Seeing myself through Shona’s eyes in Alexandria (2019), took my breath away. At the opening we held each other and I teared up because this experience of being seen by her meant so much. I told her, “You have depicted me how I wish I saw myself every day; you make me feel beautiful and so seen. Thank you so much for this.”
With that being said, as a writer I soon realized that I was in the unique position of being the subject of a work of art, and I could not resist the opportunity to interview Shona McAndrew for eazel about this body of work that is currently on view in MUSE, curated by Maria Brito at CHART, New York, NY
Alexandria Deters (Alexandria): The paintings in your show MUSE are named after the women they depict, Jay, Daniela, Caroline, Alyssa, Deka, Alina, Cheyenne, Asia, and myself. Can you tell me what made you want to reach out to these for this series?
Shona McAndrew (Shona): Each and everyone of these women are special to me in their own way. I’ve crossed paths with them at one point in time in my life, and was marked in unique, unforgettable ways.
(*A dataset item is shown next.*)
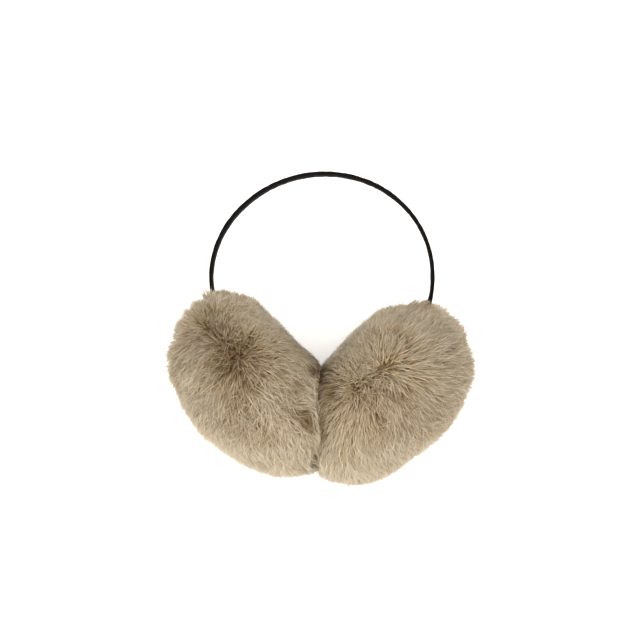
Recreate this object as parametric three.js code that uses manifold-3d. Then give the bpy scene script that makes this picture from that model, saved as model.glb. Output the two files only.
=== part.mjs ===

Most of these women are artists or involved in the art world, naturally expressive and creative. They all have a loud and distinct voice, something that I deeply appreciate and respect. These muses present themselves as genuine expressions of womanhood that I wanted to share. The number of women who have reached out to me to tell me that they see themselves in my paintings and in the models makes me know that I’m in the right path.
Alexandria: It was such a wonderful experience having you paint me and be a part of this show. I felt so safe and so seen. What was it like for you as the artist, and friend, painting your muses?
Shona: I’m so touched to hear this Alexandria, that’s exactly what I want you to feel. I am so honored and excited that I am able to help someone feel this way, it’s one of the biggest reasons why I started this project in the first place. It was definitely a big responsibility to paint these portraits. Not just because of where they were going to be shown and the audience they were going to have, but because of my respect for the muses. For these women to share themselves with me, and to trust me with these vulnerable images and captured moments truly moved me!
Alexandria: Is there a favorite artist and muse duo that inspires you, or inspired this series?
Shona: There is a long and fraught history of male artists objectifying and using female models to manufacture desire, discarding their ‘muse’ as soon as a perfected image of desire has been realized. I wanted to subvert that lineage of the idealized female nude and present a much more human and vulnerable individual instead.
As far as my own personal muses, unapologetic and confident women inspire me. As such, Lizzo and Hannah Gadsby have become two loud voices in the back of my head.
Alexandria: The poses that your ‘muses’ recreate are based on poses you recreated poses from famous art history paintings. Can you tell me what paintings each of your muses replicated and what made you ask those poses for those models?
Shona: The poses were all taken from 19th century Harem paintings. In these paintings, the women are all waiting to being activated by someone else. I sometimes think of art history as the porn of history, when men wanted to look at a “beautiful” woman they’d get a painting of a passive nude woman to hang on their wall. Especially harem paintings, which is a painfully direct representation of the objectified exotic woman. So to subvert these poses, creating more genuine and individual portraits of women felt like the response needed today.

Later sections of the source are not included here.